You can use our directory to search for local classes which is now even easier with Google's 'locate me' button.
What are the benefits of tai chi?
With this proliferation has come variety or diversity and you may find yourself in the enviable position of being able to choose from a number of different teachers. This can be difficult because when we start we usually have notions of something to relax me, calm the butterfly mind, and maybe defend myself if need be. Some may be looking for pain management (Matthew Brewer specialises in this area) or help with medical conditions such as diabetes or have limited mobility. The teacher may speak in terms of their curriculum which may include qigong, empty hand forms of tai chi, push hands (partnerwork) and weapons forms.
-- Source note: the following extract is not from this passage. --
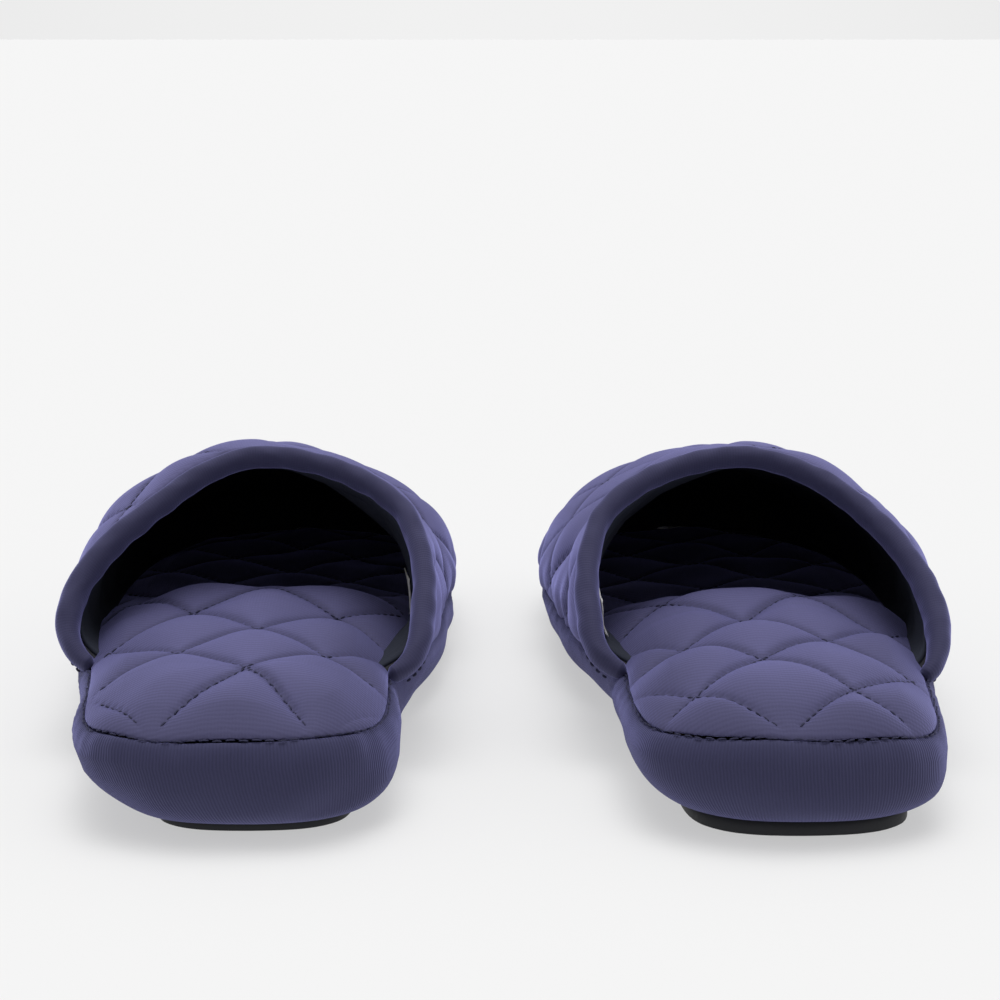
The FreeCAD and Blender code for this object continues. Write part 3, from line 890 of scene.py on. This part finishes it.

If you can then try out different classes. It is worth mentioning that tai chi is usually best viewed as a discipline that can improve general health rather than a treatment for specific ills. There is evidence for improvement in many conditions through regular tai chi practice but it is a lifestyle choice. To gain the benefits it is important to find room for regular practice in your life. Indeed if your aim is mastery of the art, then like other sports you need to put in your 10,000 hours ;-)
Classes at the gym
As is the case with yoga, which has a lot in common with tai chi, you will probably find classes in your local gym offered as part of the membership. Such classes are fine as an introduction but will often by their drop-in nature be forced to cover the same ground many times as new people join the class.There are also classes in things like 'Body Balance' which despite what they may say is not tai chi. If you do feel a lack of progress then it may just be that you have reached that difficult stage we all go through in our training. Your teacher can advise you or you can find out more by reading the book 'The Five Levels of Taijiquan'.
There are generally considered to be five main styles of Tai Chi Chuan. Apart from Chen style which resembles Shaolin, they (Sun, Wu, Wu (Hao)) are all derived from Yang style. Not sure where Lishi fits in. If you find a class that suits then don't worry about the style. It is only relevant to existing students moving to a different location and wishing to maintain their training.